I mean, it should be helpful. The one thing that's been set in the market, which I think is an interesting point is that with these sales coming from the FDIC and through BlackRock. There is potentially some market sensitivity to those sale levels and that if rates were alley (ph) and prices go up, it could cause potentially an acceleration of those sales that might temper mortgage performance and that kind of scenario. But overall, I would agree with your -- I would agree assertion that if we see a turnaround and a little bit more predictability, the Fed that should be positive for mortgage spreads.

Arren Cyganovich

Analyst · Citi. Please state your question.

And then my last question is, Slide 7, you have kind of the listed various GAAP and non-GAAP earnings, which one of these is setting your dividend policy. I fully understand like the IXM is kind of more illustrative of what your earnings power can be, and -- but we're struggling little bit with trying to figure out where we're dividend Mike go relative to the potential earnings power and the actual earnings that you're producing?

Mary Riskey

Management

Hi, Arren. This is Mary. So we obviously consider several measures and I think that what I would point you to is Slide 15, that is probably the most significant factor in determining where we think return potential is and where we set the dividend.

Arren Cyganovich

Analyst · Citi. Please state your question.

But in terms of the actual earnings that you have or I mean are you going to be end up like if you produce a quarter like you did this quarter, are you going to be returning capital relative versus actual earnings relative to that distribution.

Mary Riskey

Management

While the characterization of the dividend depends on taxable income, which is different than all these measures, but I think I would point you to the cash flow information on Page 7, and again we believe the dividend is reflective of the return potential of the portfolio.

Arren Cyganovich

Analyst · Citi. Please state your question.

Okay. Thank you.

Operator

Operator

Our next question comes from Eric Hagen with BTIG. Please state your question.

Eric Hagen

Analyst · BTIG. Please state your question.

Hey. Thanks. Good morning. Hope all is going well. I think just one from me, when you think about your stock valuation and where you could trade on the near and longer term basis. How does that drive the amount of leverage that you're comfortable running, like, how much more risk do you think you can take it your current valuation and what scenarios do you think you could maybe trade at a higher valuation with higher leverage?

Bill Greenberg

Management

Well, thanks for the question, Eric. Good morning. I would say that we don't really think of the stock price is having an input into the amount of leverage that we run that's really a risk question. We're always trying to have performance so that the returns are -- our high quality returns with an acceptable level of risk and so we're making those decisions based on the existing portfolio and the existing assets and existing book value rather than looking at what the stock price is. We're not trying to link the two in any way. That answers your question.

Eric Hagen

Analyst · BTIG. Please state your question.

Okay. That's helpful. Thanks.

Operator

Operator

Thank you. And our next question comes from Rick Shane with JP Morgan.
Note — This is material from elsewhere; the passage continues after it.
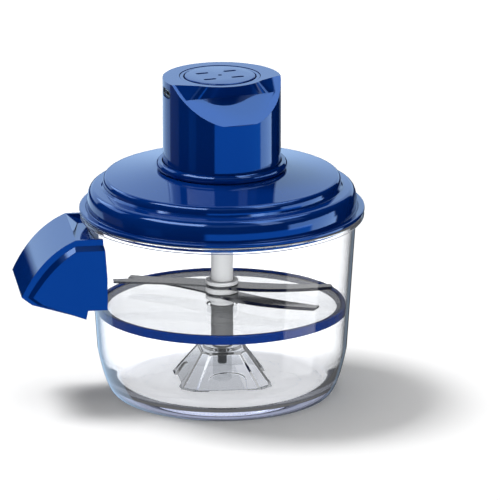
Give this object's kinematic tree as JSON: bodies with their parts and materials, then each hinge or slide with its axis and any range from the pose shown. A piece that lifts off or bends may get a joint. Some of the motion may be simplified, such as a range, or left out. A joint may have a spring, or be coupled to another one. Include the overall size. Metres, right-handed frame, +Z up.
{
  "type": "vegetable chopper",
  "caption": "Cordless chopper: clear round bowl with pull handle and raised tray, curved blades on a white spindle, stepped blue lid and motor head with a push button.",
  "frame": {"origin": "centre of the bowl's flat underside", "axes": "+Z up along the spindle, -X towards the handle, -Y towards the front"},
  "size_m": [0.202, 0.165, 0.1873],
  "materials": {
    "blue_gloss": "high gloss royal blue moulding",
    "navy_plastic": "smooth dark blue moulding",
    "clear_plastic": "clear polished plastic",
    "white_plastic": "smooth white moulding",
    "polished_steel": "polished stainless steel",
    "plain_steel": "plain steel",
    "pinion_brass": "turned brass",
    "seal_silicone": "translucent silicone",
    "black_plastic": "matt black moulding",
    "board_laminate": "green laminate",
    "cell_sleeve": "shrunk plastic sleeve"
  },
  "bodies": {
    "bowl": {"bowl": "clear_plastic", "pivot_pedestal": "clear_plastic", "pivot_pin": "polished_steel", "handle_shell": "blue_gloss", "handle_saddle": "navy_plastic", "handle_screw_upper": "plain_steel", "handle_screw_lower": "plain_steel"},
    "tray": {"tray_ring": "blue_gloss", "tray_plate": "clear_plastic"},
    "spindle": {"spindle_shaft": "white_plastic", "blade_lower": "polished_steel", "blade_upper": "polished_steel", "blade_seat": "white_plastic", "blade_spacer": "white_plastic", "blade_cap": "white_plastic"},
    "lid": {"lid_shell": "blue_gloss", "lid_seal": "seal_silicone", "shaft_bushing": "white_plastic", "collar_ring": "blue_gloss"},
    "head": {"head_housing": "blue_gloss", "head_base": "navy_plastic", "base_screw_1": "plain_steel", "base_screw_2": "plain_steel", "base_screw_3": "plain_steel", "button_bezel": "blue_gloss", "button_spring": "plain_steel", "ring_gear": "white_plastic", "motor_can": "plain_steel", "motor_plate": "plain_steel", "cell_1": "cell_sleeve", "cell_2": "cell_sleeve", "cell_3": "cell_sleeve", "cell_cradle": "black_plastic", "control_board": "board_laminate", "push_switch": "black_plastic", "port_surround": "black_plastic", "charge_socket": "plain_steel"},
    "button": {"button_cap": "blue_gloss"},
    "carrier": {"planet_carrier": "white_plastic"},
    "rotor": {"sun_pinion": "pinion_brass", "motor_shaft": "plain_steel"},
    "planet_1": {"planet_gear_1": "white_plastic"},
    "planet_2": {"planet_gear_2": "white_plastic"},
    "planet_3": {"planet_gear_3": "white_plastic"}
  },
  "joints": [
    {"name": "lid_lift", "type": "slide", "parent": "bowl", "child": "lid", "axis": [0, 0, 1], "range_m": [0, 0.12]},
    {"name": "head_lift", "type": "slide", "parent": "lid", "child": "head", "axis": [0, 0, 1], "range_m": [0, 0.07]},
    {"name": "tray_lift", "type": "slide", "parent": "bowl", "child": "tray", "axis": [0, 0, 1], "range_m": [0, 0.002]},
    {"name": "button_press", "type": "slide", "parent": "head", "child": "button", "axis": [0, 0, -1], "range_m": [0, 0.0015], "stiffness_N_per_m": 500, "springref_m": -0.001, "deforming": ["button_spring"]},
    {"name": "spindle_spin", "type": "hinge", "parent": "bowl", "child": "spindle", "pos_m": [0, 0, 0.03], "axis": [0, 0, 1], "continuous": true},
    {"name": "output_spin", "type": "hinge", "parent": "head", "child": "carrier", "pos_m": [0, 0, 0.138], "axis": [0, 0, 1], "continuous": true},
    {"name": "pinion_spin", "type": "hinge", "parent": "head", "child": "rotor", "pos_m": [0, 0, 0.1455], "axis": [0, 0, 1], "continuous": true},
    {"name": "planet_1_spin", "type": "hinge", "parent": "carrier", "child": "planet_1", "pos_m": [0.00794, 0.00161, 0.1455], "axis": [0, 0, 1], "continuous": true},
    {"name": "planet_2_spin", "type": "hinge", "parent": "carrier", "child": "planet_2", "pos_m": [-0.00537, 0.00607, 0.1455], "axis": [0, 0, 1], "continuous": true},
    {"name": "planet_3_spin", "type": "hinge", "parent": "carrier", "child": "planet_3", "pos_m": [-0.00257, -0.00768, 0.1455], "axis": [0, 0, 1], "continuous": true}
  ],
  "couplings": [
    {"joint": "output_spin", "follows": "spindle_spin", "ratio": 1},
    {"joint": "pinion_spin", "follows": "spindle_spin", "ratio": 4.5},
    {"joint": "planet_1_spin", "follows": "spindle_spin", "ratio": -2.8},
    {"joint": "planet_2_spin", "follows": "spindle_spin", "ratio": -2.8},
    {"joint": "planet_3_spin", "follows": "spindle_spin", "ratio": -2.8}
  ]
}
Please state your question.

Rick Shane

Analyst · JP Morgan. Please state your question.

Thanks, everybody, and good morning. Hey, Nick. I have some questions on Slide 29, which is the interest rate swaps and swaptions. You had talked a little bit about the hedging strategy during your comments, but can you help me understand what's going on the slide. It looks like a lot of netting trades, but again, I think there's something much more sophisticated going on there than I understand. If you can just help us understand both the interest rate swaps and the swaptions because the notional seem to largely net out?

Nick Letica

Management

Yeah. Hey. How are you doing? Thank you for that question. So I don't think it's actually a complicated as you may, as you may be inferring from that slide. As we noted in our prepared remarks, we did move some of our hedges this quarter from futures to swaps and that was really driven by the fact that there were some opportunities with some fairly deeply negative swap spreads to put that trade at levels we thought were effective and to boost our spot carry on our hedges and what we thought was an efficient way. And as said, it's about 30% of our hedged book that moved away from futures. We like to have a mix of those hedging instruments because as markets have moved around with the volatility in the markets and you run into potential about liquidity having both of those instruments at our disposal can be helpful when things are moving around as fast as they are. I think what you're seeing in terms of some of that netting is just the, you're seeing the portfolio activity in the re-hedging that we did, as the quarter progressed rates as you know and we discussed rates moved an epic amount in March and we had put some hedges on earlier on the quarter that we needed to reverse as the market rallied and our portfolio will get shorter. We obviously have to adjust our hedges. So I think that's what you're seeing in those numbers. The interest rate swaps is -- was a small trade we put on to -- for some protection on some rate scenarios and that's what you're looking at on that page.

Rick Shane

Analyst · JP Morgan. Please state your question.

Got it. Okay. So I heard the initial comment as you saw an opportunity and I assume that opportunity to persistent and what you're saying is that there was an opportunity in terms of the curve that you saw benefited from it and then largely netted that trade out as you move through the quarter.

Nick Letica

Management

Well, I wouldn't say we netted it out. We're ending the quarter with us -- we ended the quarter with some of our hedging and swaps. It's just that as we re-hedged through the quarter, some of the initial trades we did. We had to pare down along with other trades because you're -- our hedge book customer move with the duration of our underlying securities.

Rick Shane

Analyst · JP Morgan. Please state your question.

Okay. Got it. Thank you very much.

Nick Letica

Management

Of course. Thank you.

Operator

Operator

Thank you. There are no further questions at this time, I'll hand the floor back to management for closing remarks.

Bill Greenberg

Management

I want to thank -- thank you all for those good questions. I want to thank you all for taking the time to join us today and thank you as always for your interest in Two Harbors.

Operator

Operator

Thank you. And with that, we conclude today's conference. All parties may disconnect.